24/10/2019
Spiritual reflection to start the day with The Rev Dr Alison Jack of New College, Edinburgh
Last on
Script
Good
morning. Ban Ki-moon, the eighth Secretary General of the United Nations, has
written: ‘One of my earliest memories is walking up a muddy road into the
mountains. It was raining. Behind me, my village was burning. When there was
school, it was under a tree. Then the United Nations came. They fed me, my
family, my community.’
The adoption of the
charter of the United Nations in 1945 is remembered today, United Nations Day. Unlike
Ban Ki-moon, few of us may have had a direct experience of the work of the
United Nations, either in peacekeeping or humanitarian aid, and perhaps, like
me, you were unaware that today is the anniversary of its founding.
The second Secretary
General, Dag Hammarskjold, was well aware of the
failings and shortcomings of the organisation, as well as its noble aims
following the devastation of the second world war. He also pin-pointed the way
it could be viewed as a distant and irrelevant force to those who have had no
personal need for it. He wrote:
‘Everything
will be all right - you know when?
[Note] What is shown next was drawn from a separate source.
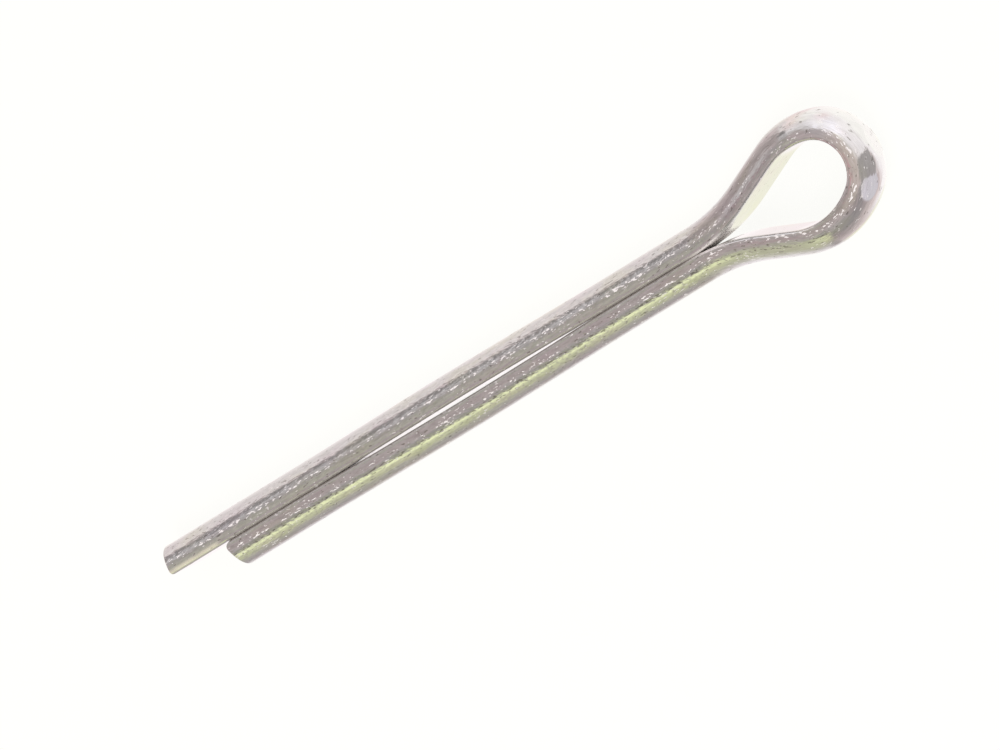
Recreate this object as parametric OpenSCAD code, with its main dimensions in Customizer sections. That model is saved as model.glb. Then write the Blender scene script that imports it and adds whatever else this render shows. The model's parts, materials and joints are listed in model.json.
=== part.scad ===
// Split cotter pin, nominal 4 x 40.
//
// One length of half-round wire, bent back on itself: an open eye, and two legs whose flats face each
// other and make up the round shank. The pin lies on a flat surface, with the loop of the eye level.
// The origin is on the axis of the shank, in the crotch, where the legs start to part into the eye.
// +X runs from the eye to the tips, the long leg is on the -Y side, and +Z is up.

/* [Wire] */
// Diameter of the shank, with both legs closed
shank_d = 3.65; // [2:0.05:8]
// Rounding along the two edges of the wire's flat
edge_r = 0.25; // [0.05:0.01:0.4]

/* [Legs] */
// Length from the seat of the eye to the end of the short leg
pin_length = 40.2; // [32:0.1:100]
// How much further the long leg reaches
leg_step = 4.2; // [0:0.1:15]
// Clearance of the closed shank in the hole that the pin is made for, on the diameter
hole_clearance = 0.35; // [0.1:0.05:1]
// Gap between the flats where the legs lie together
flats_gap = 0.04; // [0.02:0.01:0.3]
// How much wider that gap is at the middle of the bow
bow_spread = 0.19; // [0.02:0.01:1]
// Distance from the crotch to where the legs start to bow apart
bow_start = 7.8; // [1:0.1:10]
// Length of the bow, from where the flats part to where they meet again
bow_length = 20; // [16:0.1:24]

/* [Eye] */
// Inside length of the eye, from the crotch to the crown
eye_length = 12.7; // [10:0.1:25]
// Half of the inside width, on the side of the long leg
eye_half_long = 2.64; // [2:0.01:4]
// Half of the inside width, on the side of the short leg
eye_half_short = 2.22; // [1.8:0.01:4]
// How far the top of the crown sits towards the long leg
crown_shift = 0.43; // [0:0.01:0.8]
// Inside bend radius of the crown
crown_r = 2.1; // [1:0.05:3]
// Inside bend radius of the shoulders, between the crown and the arms
shoulder_r = 4.8; // [3.5:0.1:7]
// Bend radius of the flats at the crotch
crotch_r = 13; // [6:0.1:20]
// Depth of the flat that the bending tool leaves on the outside of the crown
crown_set = 0.15; // [0.01:0.01:0.3]
// Depth of the two marks that its jaw leaves beside that flat, towards the short leg
mark_set = 0.08; // [0.01:0.01:0.2]

/* [Cut ends] */
// Slant of the short leg's sheared end, which leaves its back shorter than its flat
short_cut = 8; // [0:1:30]
// Slant of the rough break that ends this cut, on the round side
short_break = 4; // [0:1:30]
// Share of the short leg's thickness that is cut before the rest breaks away
cut_share = 0.45; // [0.3:0.05:0.9]
// Slant of the long leg's sheared end, which leaves its flat shorter than its back
long_cut = 3; // [0:1:30]
// Rounded corner that the shear leaves on the flat of the short leg
short_roll = 0.55; // [0.05:0.01:0.6]
// Rounded corner that the shear leaves on the flat of the long leg
long_roll = 0.1; // [0.05:0.01:0.6]

/* [Hidden] */
$fn = 96;

// A leg is half of the round shank
leg_r = shank_d / 2;
// The straight lengths are this much slimmer than the bends and run this far into them,
// so that no two surfaces coincide where they join
hair = 0.002;
lap = 0.03;
// Straight between two bends that turn the same way
link = hair;
// Share of the way from the crotch to the shoulder that the crotch bend may take
crotch_share = 0.95;
// Beyond any part of the pin
far = 4 * shank_d;
// The way each mark on the crown faces, from the end of the crown towards the short leg, and how far it
// tips up
crown_marks = [[23, 50], [43, 45]];

half_gap = flats_gap / 2;

// Each half of the bow is an easy bend at its end, a straight, and half of the bend along its middle.
// The two radii are shares of the sum at which no straight would be left between the bends.
bow_end_share = 0.115;
bow_mid_share = 0.475;
bow_half = bow_length / 2;
bow_rise = bow_spread / 2;
bow_radii = (pow(bow_half, 2) + pow(bow_rise, 2)) / (2 * bow_rise);
bow_end_r = bow_end_share * bow_radii;
bow_mid_r = bow_mid_share * bow_radii;

// Two opposite bends of radii r1 and r2, joined by a straight, carry the path dx along and dy across.
// The centres of the bends are r1 above the start and r2 below the end.
function s_run(dx, dy, r1, r2) = norm([dx, dy - r1 - r2]);
function s_angle(dx, dy, r1, r2) =
    atan2(dy - r1 - r2, dx) + asin((r1 + r2) / s_run(dx, dy, r1, r2));
function s_straight(dx, dy, r1, r2) = sqrt(pow(s_run(dx, dy, r1, r2), 2) - pow(r1 + r2, 2));

// Each side of the eye is worked out on its own, from its half width w and the rise c of the crown's
// top towards it. The crown and the crotch bends are eased where the eye leaves them no room.
function crown_bend(w, c) = min(crown_r, w - c);
function crown_angle(w, c) =
    asin(min(1, (shoulder_r - w + c) / (shoulder_r - crown_bend(w, c))));
function shoulder_x(w, c) =
    eye_length - crown_bend(w, c) - (shoulder_r - crown_bend(w, c)) * cos(crown_angle(w, c));
function crotch_room(w, c) =
    (pow(shoulder_x(w, c), 2) + pow(half_gap + shoulder_r - w, 2) - pow(shoulder_r, 2))
    / (2 * (w - half_gap));
function crotch_bend(w, c) = min(crotch_r, crotch_share * crotch_room(w, c));
function arm_angle(w, c) = s_angle(shoulder_x(w, c), w - half_gap, crotch_bend(w, c), shoulder_r);
function arm_length(w, c) =
    s_straight(shoulder_x(w, c), w - half_gap, crotch_bend(w, c), shoulder_r);

// The eye seats in the mouth of its hole where the backs of the legs have spread to its width
seat_bend = crotch_bend(eye_half_short, -crown_shift);
seat_angle = acos(1 - hole_clearance / 2 / (seat_bend - leg_r));
seat_x = (seat_bend - leg_r) * sin(seat_angle);
short_end = pin_length - seat_x;
long_end = short_end + leg_step;

// Section of the wire: the flat on the Y axis and the round back towards +X, less a skin.
// A chord cuts each corner off, from the flat through the point where the corner's circle meets the
// back and on past it, and the circle rounds the corner out again.
module half_round(skin = 0) {
    corner_x = edge_r;
    corner_y = sqrt(pow(leg_r - edge_r, 2) - pow(edge_r, 2));
    past_back = 2;
    spread = edge_r / (leg_r - edge_r);
    chord_x = past_back * corner_x * (1 + spread);
    chord_y = corner_y * (1 + past_back * spread);
    intersection() {
        circle(leg_r - skin);
        polygon([
            [skin, -corner_y], [chord_x, -chord_y], [leg_r, -chord_y],
            [leg_r + far, 0],
            [leg_r, chord_y], [chord_x, chord_y], [skin, corner_y]
        ]);
    }
    for (side = [-1, 1])
        translate([corner_x, side * corner_y])
            circle(edge_r - skin + hair / 2);
}

// A straight length of wire along +X with its back towards +Y, and what follows it
module straight(length) {
    translate([-lap, 0, 0])
        rotate([90, 0, 90])
            linear_extrude(length + 2 * lap)
                half_round(hair);
    translate([length, 0, 0])
        children();
}

// A bend towards the flat, and what follows it
module bend_in(radius, angle) {
    translate([0, -radius, 0]) {
        rotate([0, 0, 90 - angle])
            rotate_extrude(angle = angle)
                translate([radius, 0]) half_round();
        rotate([0, 0, -angle])
            translate([0, radius, 0])
                children();
    }
}

// A bend towards the back, and what follows it
module bend_out(radius, angle) {
    translate([0, radius, 0]) {
        rotate([0, 0, -90])
            rotate_extrude(angle = angle)
                translate([radius, 0]) mirror([1, 0]) half_round();
        rotate([0, 0, angle])
            translate([0, -radius, 0])
                children();
    }
}

// One side of the pin on the +Y side, from the top of the crown to the tip of its leg
module side(w, c, end) {
    bow_angle = s_angle(bow_half, bow_rise, bow_end_r, bow_mid_r);
    bow_straight = s_straight(bow_half, bow_rise, bow_end_r, bow_mid_r);
    translate([-eye_length, c + link / 2, 0])
        rotate([0, 0, 90])
            bend_in(crown_bend(w, c), crown_angle(w, c))
            straight(link)
            bend_in(shoulder_r, 90 + arm_angle(w, c) - crown_angle(w, c))
            straight(arm_length(w, c))
            bend_out(crotch_bend(w, c), arm_angle(w, c))
            straight(bow_start)
            bend_out(bow_end_r, bow_angle)
            straight(bow_straight)
            bend_in(bow_mid_r, 2 * bow_angle)
            straight(bow_straight)
            bend_out(bow_end_r, bow_angle)
            straight(end - bow_start - bow_length);
}

// What the shear takes off the end of a leg on the +Y side. A slant above 0 leans back from the flat,
// and one below 0 leans back from the round side. The corner on the flat is left with a radius of roll.
// Where the cut ends, at the depth cut_y, the rest has broken away with a slant of its own.
module sheared_off(end, slant, roll, cut_y, break_slant) {
    away = [cos(slant), sin(slant)];
    pivot = [end, slant > 0 ? half_gap : half_gap + leg_r];
    corner = [pivot.x + (pivot.y - half_gap) * tan(slant), half_gap];
    centre = [corner.x - roll * (1 + sin(slant)) / cos(slant), half_gap + roll];
    knee = [corner.x - cut_y * tan(slant), half_gap + cut_y];
    cut_start = knee - far * [-sin(slant), cos(slant)];
    break_end = knee + far * [-sin(break_slant), cos(break_slant)];
    linear_extrude(far, center = true) {
        polygon([cut_start, knee, break_end, [end + far, break_end.y], [end + far, cut_start.y]]);
        difference() {
            polygon([
                centre, [centre.x, half_gap - lap], corner + lap * [1, -1],
                centre + (roll + lap) * away
            ]);
            translate(centre) circle(roll + hair / 2);
        }
    }
}

// The flat that the bending tool sets into the outside of the crown
module crown_flat() {
    translate([-eye_length - leg_r + crown_set - far, -far / 2, -far / 2])
        cube(far);
}

// What the jaw of the bending tool presses off the crown, where its bend faces turn in plan
module crown_mark(turn, tip) {
    bend = crown_bend(eye_half_short, -crown_shift);
    bend_end = min(turn, crown_angle(eye_half_short, -crown_shift));
    radius = turn > bend_end ? shoulder_r : bend;
    translate([bend - eye_length, -crown_shift, 0])
        rotate([0, 0, 180 - bend_end])
            translate([bend - radius, 0, 0])
                rotate([0, 0, bend_end - turn])
                    translate([radius, 0, 0])
                        rotate([0, -tip, 0])
                            translate([leg_r - mark_set, -far / 2, -far / 2])
                                cube(far);
}

module cotter_pin() {
    color("silver")
        difference() {
            union() {
                translate([-eye_length, -crown_shift - link / 2, 0])
                    rotate([0, 0, 90])
                        straight(link);
                difference() {
                    side(eye_half_short, -crown_shift, short_end);
                    sheared_off(short_end, short_cut, short_roll, cut_share * leg_r, short_break);
                }
                mirror([0, 1, 0])
                    difference() {
                        side(eye_half_long, crown_shift, long_end);
                        sheared_off(long_end, -long_cut, long_roll, leg_r, -long_cut);
                    }
            }
            crown_flat();
            for (mark = crown_marks)
                crown_mark(mark[0], mark[1]);
        }
}

cotter_pin();
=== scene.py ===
# Split cotter pin of half-round wire, lying flat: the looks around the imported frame.

import json
import math
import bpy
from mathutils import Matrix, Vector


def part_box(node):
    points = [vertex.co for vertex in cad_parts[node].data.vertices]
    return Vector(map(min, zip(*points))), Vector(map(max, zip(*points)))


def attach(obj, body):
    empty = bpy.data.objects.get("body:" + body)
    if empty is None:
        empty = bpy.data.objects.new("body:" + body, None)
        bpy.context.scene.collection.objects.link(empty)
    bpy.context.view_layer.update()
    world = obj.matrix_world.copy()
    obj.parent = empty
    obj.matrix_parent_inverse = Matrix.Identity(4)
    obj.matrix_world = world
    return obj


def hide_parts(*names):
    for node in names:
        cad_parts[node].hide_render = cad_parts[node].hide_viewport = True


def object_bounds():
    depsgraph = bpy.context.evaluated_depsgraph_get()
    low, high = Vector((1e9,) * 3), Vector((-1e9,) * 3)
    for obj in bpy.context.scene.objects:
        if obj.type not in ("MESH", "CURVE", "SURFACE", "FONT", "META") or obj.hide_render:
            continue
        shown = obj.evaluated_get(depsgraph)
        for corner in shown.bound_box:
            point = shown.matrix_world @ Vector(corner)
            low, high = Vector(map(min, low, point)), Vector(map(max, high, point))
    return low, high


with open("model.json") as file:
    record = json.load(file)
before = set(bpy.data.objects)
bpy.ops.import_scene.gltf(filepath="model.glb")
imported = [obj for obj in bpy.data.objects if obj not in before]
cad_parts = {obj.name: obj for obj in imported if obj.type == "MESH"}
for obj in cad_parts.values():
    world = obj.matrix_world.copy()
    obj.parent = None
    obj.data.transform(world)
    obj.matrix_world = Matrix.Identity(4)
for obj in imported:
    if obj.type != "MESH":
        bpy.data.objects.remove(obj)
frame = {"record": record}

from types import SimpleNamespace

import bpy
from mathutils import Matrix, Vector

MM = 0.001
NODE = "cotter_pin"
cad_low, cad_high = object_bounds()

# ---------------------------------------------------------------------------------------------
# Sizes of the wire and its bends, in millimetres
# ---------------------------------------------------------------------------------------------

# The shank's radius, the rounding of the wire's edges, and the gap between the flats
SHANK = next(mount for mount in frame["record"]["mounts"] if mount["name"] == "shank")
WIRE_R = SHANK["dims"]["r_mm"]
EDGE_R = 0.25
FLATS_GAP = 0.04
# The legs bow apart from start, over length, by spread. The bow's bends at its ends and its middle are
# shares of the radii that leave no straight between them.
BOW = {"start": 7.0, "length": 24.0, "spread": 0.18, "end_share": 0.115, "mid_share": 0.475}
# Inside length of the eye, and the inside radii of its bends at the crown, the shoulders and the crotch
EYE = {"length": 12.7, "crown_r": 2.1, "shoulder_r": 4.8, "crotch_r": 13.0}
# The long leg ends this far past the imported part, and the short leg this far short of the long one
END_PAST = 0.08
LEG_STEP = 4.3
LONG_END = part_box(NODE)[1].x / MM + END_PAST

# Each side of the pin: half of the eye's inside width, how far the crown's top rises towards it,
# where its leg ends, and how the shear cut it. The cut leans by slant degrees, the edge of the flat
# is rolled over by roll, and the back's edge carries a burr.
SHORT_SIDE = {"half": 2.22, "rise": -0.43, "end": LONG_END - LEG_STEP,
              "slant": 8.0, "roll": 0.5, "burr": 0.06}
LONG_SIDE = {"half": 2.64, "rise": 0.43, "end": LONG_END,
             "slant": -3.0, "roll": 0.12, "burr": 0.02}

# Height of the middle of the wire's rounded edges
EDGE_Z = math.sqrt((WIRE_R - EDGE_R) ** 2 - EDGE_R ** 2)
# A noise's middle value
NOISE_MIDDLE = 0.5
# Share of the gap between the flats that their crowning closes
CLOSED = 0.98
# The flats are brought together where the gap is near its least, up to this many times it
CLOSED_REACH = 1.4
# How much of the drawn surface's relief the flats keep, and down to which depth below them
FLAT_RELIEF = 0.15
FLAT_SKIN = 0.5 * EDGE_R

# Depth of the wire's middle line below its flat, as a share of its radius
MIDDLE = 0.42
# Distance between the wire's rings along the eye, along the legs and beside the cut ends
EYE_STEP = 0.09
LEG_RING_STEP = 0.16
TIP_STEP = 0.06
# How near a leg's end the rings lie closer, and where the eye's rings give way to the legs'
TIP_REACH = 2.0
EYE_REACH = 1.0
# The edge round a cut end is broken by this much, in this many rings. The cut face has its own rings,
# a hair apart along the wire. Their last is a point: what lies nearer than WELD, in metres, is joined.
BREAK = 0.07
BREAK_RINGS = 5
FACE_RINGS = 12
FACE_STEP = 1e-4
WELD = 1e-8
# Points round the section: across the flat, round each edge and round the back
FLAT_STEPS = 22
EDGE_STEPS = 8
BACK_STEPS = 56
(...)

When people, just people, stop thinking of
the United Nations as a weird Picasso abstraction and see it as a drawing they
made themselves.’
Owning that deep
connection with the very best aims of the United Nations might be compared to
the apostle Paul’s encouragement to the Philippian believers: ‘whatever is true, whatever is honourable, whatever is
just, whatever is pure, whatever is pleasing, whatever is commendable…think
about these things.’
Living God, we think
of all who uphold the aims of the United Nations, and pray they may be safe,
encouraged and inspired today. Amen.